Bende has not touched anything belonging to a human since he turned 4 months... but then again he was terrible in the crate so ended up spending lots of time outside of it as a pup and picked up all the rules quickly. He got his crate acceptance more than when he turned around 1.5 years (!). Bende has been a gulper, but his original slow feeder still look like new. 

Miksa s learning slowly but nicely not to touch human stuff but still on and off. Mostly when he touches them he would just bring them to u, never damaged anything on purpose, he knocked down stuff though. On the other hand he has destroyed already 5 slow feeders in a row, kind of telling us that he does not need any, since he eats slowly anyways. Miksa has been perfect in his crate from day 1...

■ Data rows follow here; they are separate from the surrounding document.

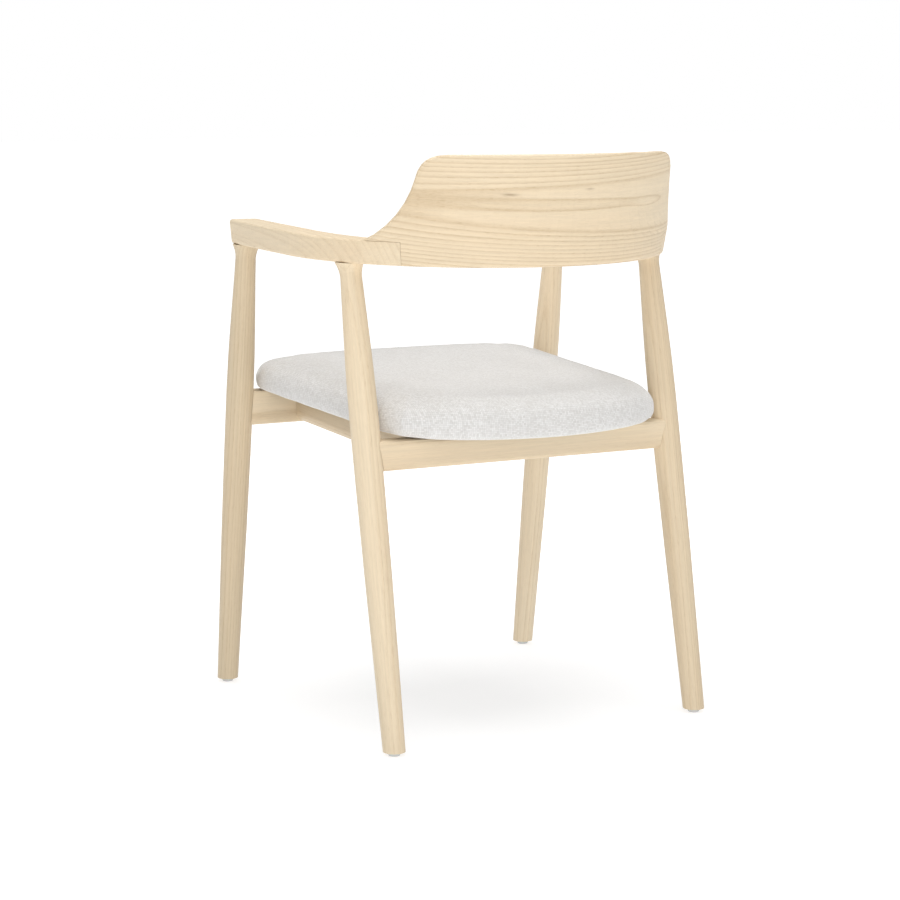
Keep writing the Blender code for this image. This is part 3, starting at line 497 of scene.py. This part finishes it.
def make_zinc():
    """Zinc-plated steel: cold, slightly mottled, with turning lines."""
    graph = Graph("zinc_steel")
    place = graph.place()
    mottle = graph.noise(graph.vector("MULTIPLY", place, (700.0, 700.0, 700.0)), detail=3.0)
    lines = graph.noise(graph.vector("MULTIPLY", place, (200.0, 200.0, 7000.0)), detail=1.0)
    colour = graph.mix(mottle, rgb(0.50, 0.51, 0.52), rgb(0.68, 0.69, 0.70))
    graph.shader.inputs["Metallic"].default_value = 1.0
    return graph.finish(colour, graph.stretch(lines, 0.2, 0.8, 0.28, 0.46),
                        graph.bump(lines, 0.00005, 0.3))


def make_floor():
    """Seamless white studio paper that glows as painted light, so that shadows on it stay faint;
    it glows less near the chair, as painted shade.
    """
    graph = Graph("studio_paper")
    mottle = graph.noise(graph.place(), scale=3.0, detail=2.0)
    colour = graph.mix(mottle, grey(FLOOR_SHADE), grey(FLOOR_SHADE * FLOOR_MOTTLE))
    graph.shader.inputs["Specular IOR Level"].default_value = 0.0
    graph.shader.inputs["Emission Color"].default_value = grey(1.0)
    # Painted light and shade: the floor glows, and glows less near the chair, as a painted shade
    # round it.
    painted_glow = graph.stretch(graph.vector("LENGTH", graph.place()), *FLOOR_FADE, FLOOR_GLOW,
                         FLOOR_GLOW_FAR)
    graph.feed(graph.shader.inputs["Emission Strength"], painted_glow)
    return graph.finish(colour, 0.95, graph.bump(mottle, 0.0001, 0.1))


# ----------------------------------------------------------------------- CAD finishes
def paint(node, material):
    """Give a CAD node one material."""
    for slot in NODES[node].material_slots:
        slot.material = material


def paint_frame():
    """Give every wooden, plastic and metal CAD node its own detailed finish."""
    looks = {
        "leg_front_left": dict(pith=(0, 0.060, 0.020), ring=0.0042, seed=2.1, tone=0.86),
        "leg_front_right": dict(pith=(0, -0.050, 0.045), ring=0.0050, seed=3.4, tone=1.07),
        "leg_rear_left": dict(pith=(0, 0.055, -0.045), ring=0.0062, seed=5.2, boldness=0.30,
                              tone=1.03),
        "leg_rear_right": dict(pith=(0, -0.062, 0.030), ring=0.0046, seed=6.7, tone=0.96),
        "arm_left": dict(pith=(0, 0.110, -0.060), ring=0.0065, seed=8.3, boldness=0.26),
        "arm_right": dict(pith=(0, -0.105, -0.065), ring=0.0062, seed=9.1, boldness=0.30),
        "rail_front": dict(pith=(0, 0.050, 0.030), ring=0.0058, seed=12.5, boldness=0.52),
        "rail_rear": dict(pith=(0, -0.045, -0.020), ring=0.0062, seed=13.8, boldness=0.62,
                          tone=0.99, humps=(((-0.120, 0.0, 0.0), (0.030, 0.04, 0.012), 1.3),)),
        "rail_side_left": dict(pith=(0, 0.070, 0.030), ring=0.0055, seed=15.2, tone=0.88),
        "rail_side_right": dict(pith=(0, -0.060, 0.040), ring=0.0055, seed=16.9, tone=0.98),
    }
    for node, look in looks.items():
        paint(node, make_wood(node, **look))
    paint("back_board", make_back_wood())
    zinc = make_zinc()
    shared = {
        "dowel_": make_dowel_wood(),
        "glide_": make_plastic(),
        "glide_pin_": zinc,
        "seat_screw_": zinc,
        "seat_dust_cover": make_lining(),
        "seat_panel": make_plywood(),
    }
    for start, material in shared.items():
        for node in NODES:
            if node.startswith(start):
                paint(node, material)


# ---------------------------------------------------------------------------- cushion
def hull_of(points, name):
    """A closed convex form round some points, as a new object."""
    shape = bmesh.new()
    for point in points:
        shape.verts.new(point)
    made = bmesh.ops.convex_hull(shape, input=shape.verts)
    spare = [item for item in made["geom_interior"] + made["geom_unused"]
             if isinstance(item, bmesh.types.BMVert)]
    bmesh.ops.delete(shape, geom=list(set(spare)), context="VERTS")
    bmesh.ops.recalc_face_normals(shape, faces=shape.faces)
    mesh = bpy.data.meshes.new(name)
    shape.to_mesh(mesh)
    shape.free()
    piece = bpy.data.objects.new(name, mesh)
    bpy.context.scene.collection.objects.link(piece)
    return piece


def apply_modifiers(piece):
    """Bake the object's modifiers into its mesh."""
    bpy.context.view_layer.update()
    evaluated = piece.evaluated_get(bpy.context.evaluated_depsgraph_get())
    mesh = bpy.data.meshes.new_from_object(evaluated)
    piece.modifiers.clear()
    piece.data = mesh


def points_of(mesh):
    flat = np.zeros(len(mesh.vertices) * 3)
    mesh.vertices.foreach_get("co", flat)
    return flat.reshape(-1, 3)


def set_points(mesh, points):
    mesh.vertices.foreach_set("co", points.ravel())
    mesh.update()


def normals_of(mesh):
    flat = np.zeros(len(mesh.vertices) * 3)
    mesh.vertices.foreach_get("normal", flat)
    return flat.reshape(-1, 3)


def seat_plane():
    """Origin and upward normal of the sloping seat, from the dust cover's corners."""
    points = points_of(NODES["seat_dust_cover"].data)
    centre = points.mean(axis=0)
    _, _, axes = np.linalg.svd(points - centre, full_matrices=False)
    up = axes[2] * (1.0 if axes[2][2] > 0.0 else -1.0)
    return centre, up


def make_cushion():
    """The pad: a closed form remeshed, swollen by cloth under pressure, and smoothed."""
    cushion = hull_of(points_of(NODES["seat_cover"].data), "seat_cushion")
    remesh = cushion.modifiers.new("remesh", "REMESH")
    remesh.mode = "VOXEL"
    remesh.voxel_size = CUSHION_VOXEL
    apply_modifiers(cushion)
    relax = cushion.modifiers.new("relax", "SMOOTH")
    relax.factor = 0.5
    relax.iterations = 1
    apply_modifiers(cushion)

    points = points_of(cushion.data)
    start = points - normals_of(cushion.data) * CUSHION_SHRINK
    _, up = seat_plane()
    under = normals_of(cushion.data) @ up < FACING_DOWN
    start[under] = points[under] - up * CUSHION_FOLD
    set_points(cushion.data, start)
    swell(cushion, under, start)
    soften = cushion.modifiers.new("soften", "SMOOTH")
    soften.factor = 0.5
    soften.iterations = 2
    smooth = cushion.modifiers.new("surface", "SUBSURF")
    smooth.levels = 1
    smooth.render_levels = 1
    apply_modifiers(cushion)
    cut_recess(cushion)
    cushion.data.shade_smooth()
    cushion.data.materials.clear()
    cushion.data.materials.append(make_fabric())
    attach(cushion, "root")
    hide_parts("seat_cover", "seat_foam")


def cut_recess(cushion):
    """Open the pad's underside for the lining, which lies inside the folded-under rim."""
    points = points_of(NODES["seat_dust_cover"].data)
    centre, up = seat_plane()
    level = (points - centre) @ up
    outward = points - points.mean(axis=0)
    outward -= np.outer(outward @ up, up)
    outward /= np.linalg.norm(outward, axis=1)[:, None]
    grown = points + outward * RECESS_ROOM
    above = grown + np.outer(level.max() - level + RECESS_ROOM, up)
    below = grown - np.outer(level + RECESS_DEPTH, up)
    rim = np.linalg.norm((points - points.mean(axis=0)), axis=1) > LINING_RIM
    cutter = hull_of(np.concatenate([above[rim], below[rim]]), "recess")
    cut = cushion.modifiers.new("recess", "BOOLEAN")
    cut.operation = "DIFFERENCE"
    cut.solver = "EXACT"
    cut.object = cutter
    apply_modifiers(cushion)
    bpy.data.objects.remove(cutter)


def swell(cushion, pinned, start):
    """Blow the pad up a little as cloth, held by its underside, and cap the movement."""
    group = cushion.vertex_groups.new(name="held")
    group.add([int(i) for i in np.nonzero(pinned)[0]], 1.0, "REPLACE")
    cloth = cushion.modifiers.new("cloth", "CLOTH")
    cloth.settings.quality = 5
    cloth.settings.mass = CUSHION_MASS
    cloth.settings.tension_stiffness = CUSHION_STRETCH
    cloth.settings.compression_stiffness = CUSHION_STRETCH
    cloth.settings.bending_stiffness = CUSHION_BEND
    cloth.settings.use_pressure = True
    cloth.settings.uniform_pressure_force = CUSHION_PRESSURE
    cloth.settings.effector_weights.gravity = 0.0
    cloth.settings.vertex_group_mass = "held"
    cloth.collision_settings.use_collision = False
    cloth.collision_settings.use_self_collision = False
    cloth.point_cache.frame_start = 1
    cloth.point_cache.frame_end = CUSHION_FRAMES
    scene = bpy.context.scene
    for step in range(1, CUSHION_FRAMES + 1):
        scene.frame_set(step)
    evaluated = cushion.evaluated_get(bpy.context.evaluated_depsgraph_get())
    swollen = points_of(evaluated.to_mesh())
    evaluated.to_mesh_clear()
    cushion.modifiers.clear()
    scene.frame_set(1)
    move = swollen - start
    length = np.linalg.norm(move, axis=1)
    move *= np.minimum(1.0, CUSHION_CAP / np.maximum(length, 1e-9))[:, None]
    normals = normals_of(cushion.data)
    outward = (move * normals).sum(axis=1)
    move += normals * (np.maximum(outward, -CUSHION_SINK) - outward)[:, None]
    set_points(cushion.data, start + move)


# ------------------------------------------------------------------------------ stage
def add_floor():
    bpy.ops.mesh.primitive_plane_add(size=FLOOR_SIZE)
    floor = bpy.context.object
    floor.name = "studio_floor"
    floor.data.materials.append(make_floor())


def add_area(name, at, target, size, power):
    light = bpy.data.lights.new(name, "AREA")
    light.shape = "RECTANGLE"
    light.size = size[0]
    light.size_y = size[1]
    light.energy = power
    lamp = bpy.data.objects.new(name, light)
    lamp.location = at
    lamp.rotation_euler = (target - at).to_track_quat("-Z", "Y").to_euler()
    bpy.context.scene.collection.objects.link(lamp)


def camera_direction():
    level = math.cos(CAMERA_PITCH)
    return Vector((math.sin(CAMERA_YAW) * level, math.cos(CAMERA_YAW) * level,
                   math.sin(CAMERA_PITCH)))


def add_camera():
    data = bpy.data.cameras.new("camera")
    data.lens = CAMERA_LENS
    data.sensor_width = 36.0
    camera = bpy.data.objects.new("camera", data)
    camera.location = CAMERA_AT
    camera.rotation_euler = camera_direction().to_track_quat("-Z", "Y").to_euler()
    bpy.context.scene.collection.objects.link(camera)
    bpy.context.scene.camera = camera


def add_lights():
    """A soft key on the camera's left, a low wide fill beside it, and a big one overhead."""
    ahead = camera_direction()
    ahead.z = 0.0
    ahead.normalize()
    left = Vector((-ahead.y, ahead.x, 0.0))
    aim = Vector((0.0, 0.0, LIGHTS_AIM))
    lamps = {
        "key_light": (KEY_PLACE, KEY_SIZE, KEY_POWER),
        "fill_light": (FILL_PLACE, FILL_SIZE, FILL_POWER),
        "top_light": (TOP_PLACE, TOP_SIZE, TOP_POWER),
    }
    for name, (place, size, power) in lamps.items():
        at = aim + left * place[0] + ahead * place[1] + Vector((0.0, 0.0, place[2]))
        add_area(name, at, aim, size, power)
    return left


def add_world(left):
    """White backdrop; the light it gives is stronger from the key light's side."""
    world = bpy.data.worlds.new("studio")
    bpy.context.scene.world = world
    world.use_nodes = True
    tree = world.node_tree
    tree.nodes.clear()
    coordinates = tree.nodes.new("ShaderNodeTexCoord")
    dot = tree.nodes.new("ShaderNodeVectorMath")
    dot.operation = "DOT_PRODUCT"
    dot.inputs[1].default_value = left
    tree.links.new(coordinates.outputs["Generated"], dot.inputs[0])
    level = tree.nodes.new("ShaderNodeMath")
    level.operation = "MULTIPLY_ADD"
    level.inputs[1].default_value = WORLD_SIDE
    level.inputs[2].default_value = WORLD_LIGHT
    tree.links.new(dot.outputs["Value"], level.inputs[0])
    lit = tree.nodes.new("ShaderNodeBackground")
    tree.links.new(level.outputs[0], lit.inputs["Strength"])
    seen = tree.nodes.new("ShaderNodeBackground")
    seen.inputs["Strength"].default_value = 1.0
    for shader in (lit, seen):
        shader.inputs["Color"].default_value = grey(1.0)
    rays = tree.nodes.new("ShaderNodeLightPath")
    choose = tree.nodes.new("ShaderNodeMixShader")
    tree.links.new(rays.outputs["Is Camera Ray"], choose.inputs[0])
    tree.links.new(lit.outputs[0], choose.inputs[1])
    tree.links.new(seen.outputs[0], choose.inputs[2])
    output = tree.nodes.new("ShaderNodeOutputWorld")
    tree.links.new(choose.outputs[0], output.inputs["Surface"])


def set_stage():
    bpy.context.scene.view_settings.view_transform = "Standard"
    add_camera()
    add_floor()
    add_world(add_lights())


# ------------------------------------------------------------------------------ build
set_stage()
paint_frame()
make_cushion()
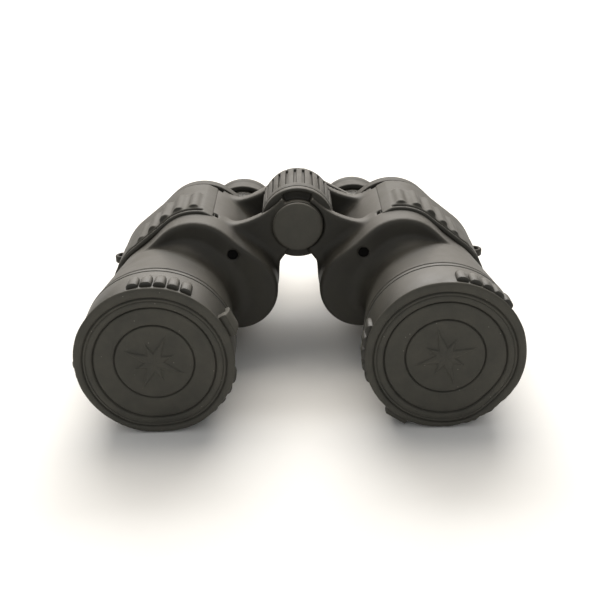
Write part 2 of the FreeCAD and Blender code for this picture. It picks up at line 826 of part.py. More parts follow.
def add_tab_strip(body, side, front, length, low, high):
    """One strip of the pull tab, between two radii, at the cap's tab angle."""
    turn = math.radians(TAB_TURN[side])
    outward = (math.cos(turn), math.sin(turn))
    along = (-math.sin(turn), math.cos(turn))
    half = Spec.tab_width / 2

    def at(radius, shift):
        return [radius * outward[axis] + shift * along[axis] for axis in (0, 1)]

    sketch = section_at(body, front)
    draw_outline(sketch, [at(low, -half), at(high, -half), at(high, half), at(low, half)])
    pad(body, sketch, length)


def lens_opening():
    return Spec.lens_radius - Spec.lens_land


def bulge_depth(curve, radius):
    """How far a lens face of that curve stands beyond its edge, as a size."""
    text = "(%s - sqrt(%s * %s - %s * %s))" % (curve.text, curve.text, curve.text,
                                             radius.text, radius.text)
    value = curve.value - math.sqrt(curve.value ** 2 - radius.value ** 2)
    return Size(value, text)


def crown_front():
    return Spec.cell_front + Spec.retainer_length


def make_objective_cell(side):
    body = new_body(side + "_objective_cell", half_base(side))
    seat = crown_front() + Spec.crown_edge + Spec.cement_gap + Spec.flint_edge
    revolve(body, [
        (Spec.lens_radius, Spec.cell_front), (Spec.nose_bore, Spec.cell_front),
        (Spec.nose_bore, Spec.cell_rear), (lens_opening(), Spec.cell_rear),
        (lens_opening(), seat), (Spec.lens_radius, seat),
    ])
    return body


def make_lens_retainer(side):
    body = new_body(side + "_lens_retainer", half_base(side))
    revolve(body, ring_profile(lens_opening(), Spec.lens_radius,
                               Spec.cell_front, crown_front()))
    return body


def turn_lens(body, front, rear, radius, curve):
    """Two outward-curved faces with flat lands, between the stations of the lens edge."""
    opening = radius - Spec.lens_land
    depth = bulge_depth(curve, opening)
    revolve(body, [(0.0, front - depth), (opening, front), (radius, front),
                   (radius, rear), (opening, rear), (0.0, rear + depth)],
            {0: (curve, -1), 4: (curve, -1)})


def make_crown_lens(side):
    body = new_body(side + "_crown_lens", half_base(side))
    front = crown_front()
    rear = front + Spec.crown_edge
    turn_lens(body, front, rear, Spec.lens_radius, Spec.lens_curve)
    return body


def make_flint_lens(side):
    body = new_body(side + "_flint_lens", half_base(side))
    depth = bulge_depth(Spec.lens_curve, lens_opening())
    front = crown_front() + Spec.crown_edge + Spec.cement_gap
    rear = front + Spec.flint_edge
    revolve(body, [(0.0, front + depth), (lens_opening(), front), (Spec.lens_radius, front),
                   (Spec.lens_radius, rear), (0.0, rear)], {0: (Spec.lens_curve, 1)})
    return body


def beam_axes(side):
    """X and Z of the three straight runs of the beam, in the half's own frame."""
    return [(as_size(0.0), as_size(0.0)),
            (across(side, Spec.corner_reach), Spec.corner_rise),
            (across(side, Spec.eye_reach), Spec.eye_rise)]


def prism_place(side, which):
    """Middle of the prism's long face and the tilt of that face about Y."""
    first, second = beam_axes(side)[:2] if which == "outer" else beam_axes(side)[1:]
    x = (first[0] + second[0]) / 2 + Spec.objective_reach * -INWARD[side]
    z = (first[1] + second[1]) / 2 + Spec.axis_height
    run = second[0] - first[0]
    rise = second[1] - first[1]
    value = math.degrees(math.atan(rise.value / run.value))
    return (x, -Spec.overall_length / 2, z), Size(value, "atan(%s / %s)" % (rise.text, run.text))


def plate_rear():
    return Spec.plate_front + Spec.plate_thickness


def make_prism(side, which):
    """A right-angle prism whose long face rests on the prism plate."""
    name = "rear" if which == "outer" else "front"
    base, tilt = prism_place(side, which)
    body = new_body("%s_%s_prism" % (side, name), base, tilt)
    sketch = new_sketch(body, "XY_Plane")
    half = Spec.prism_half_length
    if which == "outer":
        face, apex = plate_rear(), plate_rear() + half
    else:
        face, apex = Spec.plate_front, Spec.plate_front - half
    draw_outline(sketch, [(-half, face), (half, face), (0.0, apex)])
    pad(body, sketch, Spec.prism_width, midplane=True)
    return body


def make_prism_clip(side, which):
    """A spring strap over the prism's back edge, standing on the plate."""
    name = "rear" if which == "outer" else "front"
    base, tilt = prism_place(side, which)
    body = new_body("%s_%s_clip" % (side, name), base, tilt)
    inner = Spec.prism_width / 2
    outer = inner + Spec.clip_thickness
    if which == "outer":
        foot, roof = plate_rear(), plate_rear() + Spec.prism_half_length
        top = roof + Spec.clip_thickness
    else:
        foot, roof = Spec.plate_front, Spec.plate_front - Spec.prism_half_length
        top = roof - Spec.clip_thickness
    sketch = new_sketch(body, "YZ_Plane")
    draw_outline(sketch, [(foot, -outer), (top, -outer), (top, outer), (foot, outer),
                          (foot, inner), (roof, inner), (roof, -inner), (foot, -inner)])
    pad(body, sketch, Spec.clip_width, midplane=True)
    return body


def make_prism_plate(side):
    """The shelf between the prisms, with one light hole at each bend of the beam."""
    body = new_body(side + "_prism_plate", half_base(side))
    for which in ("outer", "inner"):
        sketch = section_at(body, Spec.plate_front)
        draw_lobes(sketch, *lobe_pair(side, which, -Spec.shell_wall))
        pad(body, sketch, Spec.plate_thickness)
    sketch = section_at(body, Spec.plate_front)
    for x, z in beam_axes(side):
        draw_circle(sketch, x, z, Spec.light_radius)
    pocket(body, sketch, Spec.plate_thickness)
    return body


def make_adjuster_screw(side):
    """Slotted screw sunk in the front face, which trims the prism."""
    x = Spec.adjuster_reach * -INWARD[side]
    base = (x, -Spec.overall_length / 2, Spec.axis_height + Spec.adjuster_rise)
    body = new_body(side + "_adjuster_screw", base)
    front = Spec.shell_front + Spec.adjuster_sink
    revolve(body, [(0.0, front), (Spec.adjuster_radius, front),
                   (Spec.adjuster_radius, front + Spec.adjuster_length),
                   (0.0, front + Spec.adjuster_length)])
    return body


# ---------------------------------------------------------------- eyepieces

def hub_front():
    return Spec.ocular_arm_front - Spec.free_gap


def hub_rear():
    return Spec.ocular_arm_front + Spec.ocular_arm_thickness * 2 + Spec.free_gap * 2


def arm_station(side):
    """The two ocular arms are stacked on the hub, the right one in front."""
    if side == "right":
        return Spec.ocular_arm_front
    return Spec.ocular_arm_front + Spec.ocular_arm_thickness + Spec.free_gap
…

so i guess there is a price for everything.


----------



## texasred (Jan 29, 2012)

I heard my husband call me from our bedroom. "Why do we have money covering the bed?" He quickly realized Shine had raided his wallet. 
Good news, no cash was hurt, or eaten in the process.


----------



## fosterlisa (Jun 30, 2016)

Lucy is almost 3 & still chews everything and anything she can find. We were hoping to be able to move her to being uncrated when we are gone for short times but that did not work out well at all. She is back to being crated. She has so many toys, I freeze treats inside of the non-destructable's, we run, walk.....she still will chew up anything she can find. Love her to pieces though!!


----------